AlbaNova Colloquium

The emergence of supermassive black holes in early galaxies

by Dr Matthew Hayes (Stockholm University)

Europe/Stockholm
Description

Cosmological simulations have been triumphant in predicting the observed properties of the galaxy population, in which fundamental components are connected to the supermassive black holes (SMBHs) that occupy the centers of (all?) massive galaxies. Unfortunately, however, we have no coherent, observationally-verified picture of how these black holes could have formed, which raises serious questions about how to realistically model the Universe. Estimates of the abundance of active galactic nuclei, when the Universe was ~10% its current age, allow us to place the strongest constraints on SMBH seeding scenarios and also provide the main focus of this talk. I will present several new observational approaches to identifying SMBHs at early times combining deep  observations with the Hubble & James Webb Space Telescopes (HST+JWST) and bespoke modeling of galaxy spectra. Our analysis suggests that formation scenarios must produce large numbers of massive seeds (or, less likely, extremely rapid growth of black holes), and that signatures of massive black hole activity are actually abundantly present already at redshifts of z∼6 (when the Universe was about 1 Gyr). I will discuss these results in the context of SMBH formation and their connection to early star formation episodes.

About the Speaker:

Matthew Hayes is a faculty member at the Department of Astronomy at Stockholm University.
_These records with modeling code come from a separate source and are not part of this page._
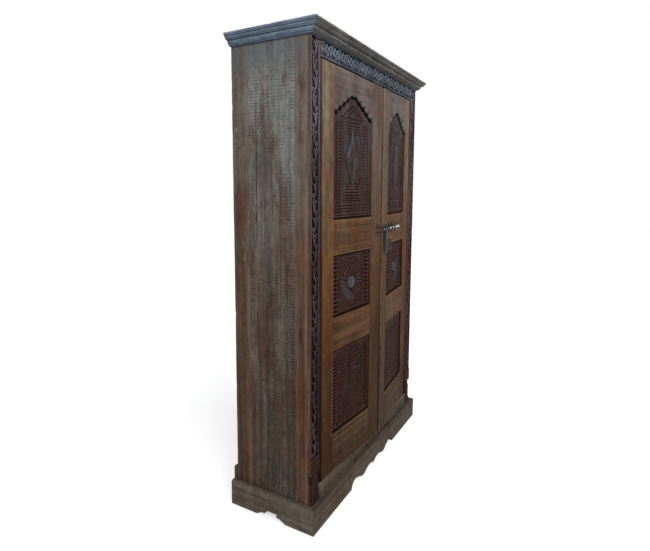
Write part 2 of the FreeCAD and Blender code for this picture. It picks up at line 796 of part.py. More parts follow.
def main():
    build_posts()
    build_front_rails()
    build_sides()
    build_back()
    build_boards_inside()
    build_cornice()
    build_plinth()
    build_stiles()
    build_rails()
    build_panels()
    build_latch()
    open_doors()

    whole = Part.makeCompound(list(pieces.values())).BoundBox
    shift = -(whole.YMin + whole.YMax) / 2
    os.makedirs("parts", exist_ok=True)
    for name, shape in pieces.items():
        shape = shape.copy()
        shape.translate(vec(0, shift, 0))
        shape.exportStep("parts/" + name + ".step")
        print(name, len(shape.Solids), shape.isValid(), round(shape.Volume))
    print("nodes", len(pieces))
    print("shift in y", shift)
    print("box", whole.XMin, whole.XMax, whole.YMin + shift, whole.YMax + shift, whole.ZMin, whole.ZMax)
    for label, sign in (("left", -1), ("right", 1)):
        print(label, "pivot", sign * pivot_x, pivot_y + shift)
    for label, u, depth, z in (("bolt axis", guide_places[0], -bolt_standoff, bolt_height),
                               ("hasp axis", hasp_place, -bolt_standoff, bolt_height),
                               ("ring axis", ring_place, -eye_standoff,
                                ring_eye_height - (eye_hole - ring_wire - ring_hang_gap))):
        x, y, z = door_world(1, u, depth, z)
        print(label, x, y + shift, z)
    angle = math.radians(ajar_angle)
    print("bolt way", -math.cos(angle), -math.sin(angle))


main()
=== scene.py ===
import json
import math
import bpy
import numpy as np
from mathutils import Matrix, Vector


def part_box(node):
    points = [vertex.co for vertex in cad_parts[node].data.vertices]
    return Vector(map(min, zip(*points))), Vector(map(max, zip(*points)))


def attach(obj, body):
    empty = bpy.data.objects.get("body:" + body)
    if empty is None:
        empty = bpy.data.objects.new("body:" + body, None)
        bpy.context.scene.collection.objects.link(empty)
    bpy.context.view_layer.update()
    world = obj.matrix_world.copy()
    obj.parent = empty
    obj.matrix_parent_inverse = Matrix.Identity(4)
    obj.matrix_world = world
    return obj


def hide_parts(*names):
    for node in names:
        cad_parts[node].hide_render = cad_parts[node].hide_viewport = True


# Looks of the two-door carved cabinet. Blender's units are metres; shapes are
# drawn in millimetres and scaled by MM when their mesh is made.

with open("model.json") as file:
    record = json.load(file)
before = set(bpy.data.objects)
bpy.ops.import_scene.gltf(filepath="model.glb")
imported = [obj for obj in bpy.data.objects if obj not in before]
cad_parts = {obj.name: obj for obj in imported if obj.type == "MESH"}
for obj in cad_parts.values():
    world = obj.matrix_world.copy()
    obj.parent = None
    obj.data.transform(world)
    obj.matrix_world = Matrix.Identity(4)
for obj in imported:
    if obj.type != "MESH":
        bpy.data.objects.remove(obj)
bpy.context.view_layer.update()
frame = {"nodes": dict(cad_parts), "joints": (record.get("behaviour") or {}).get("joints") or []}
nodes = frame["nodes"]
joints = {joint["name"]: joint for joint in frame["joints"]}
MM = 0.001
# The two sides and their direction along X
SIDES = (("left", -1), ("right", 1))

# Photograph's camera, in metres and radians, with its image taken as 650 x 551
IMAGE_WIDTH, IMAGE_HEIGHT = 650, 551
CAMERA_PLACE = (-2.1010, -1.0770, 1.3755)
CAMERA_YAW, CAMERA_PITCH, CAMERA_ROLL = 1.0568, -0.1095, 0.0044
FOCAL_PIXELS = 475.09
CENTRE_PIXEL = (324.28, 241.47)
SENSOR = 36.0

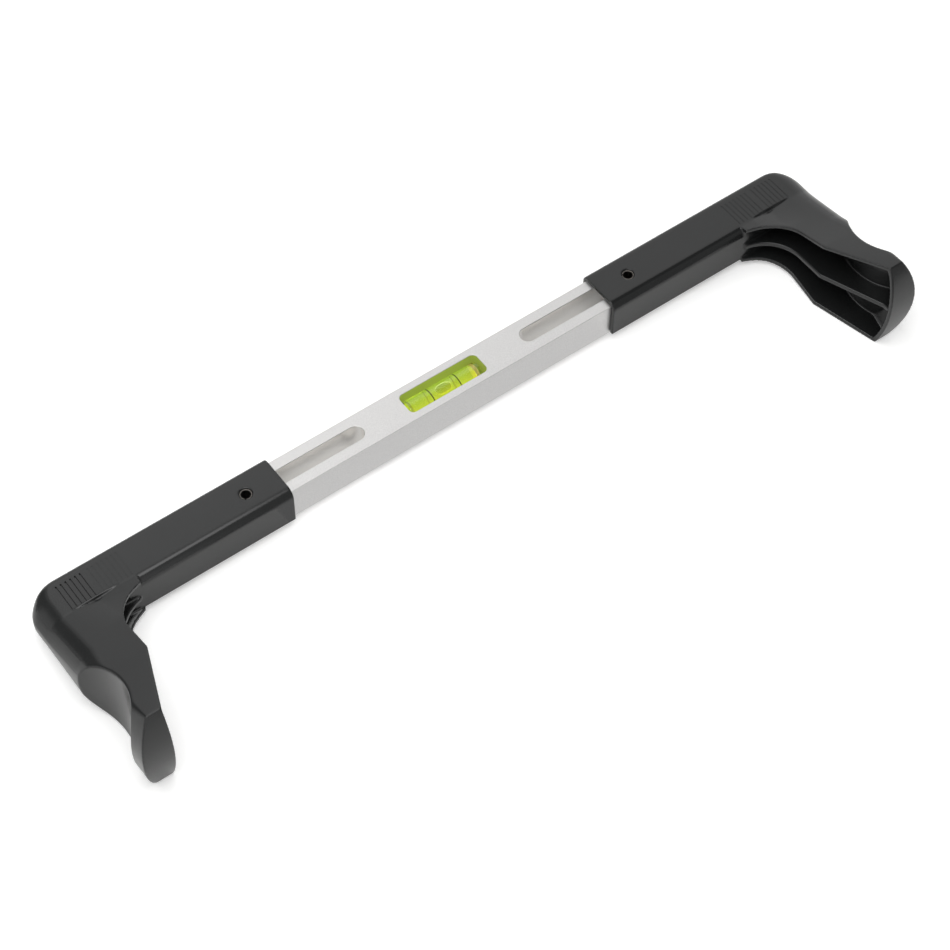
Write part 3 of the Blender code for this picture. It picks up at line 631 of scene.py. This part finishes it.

He received his Master’s degree in Physics from Leeds University, UK, in 1999 and his PhD in 2007 from the Department of Astronomy. He then spent 3 years as a postdoc at University of Geneva and 3 more years in Toulouse. Hayes works on various aspects of galaxy evolution, and has most recently been concerned with the first objects to form in the Universe: early galaxy and black hole formation, as well as the growth of these with time.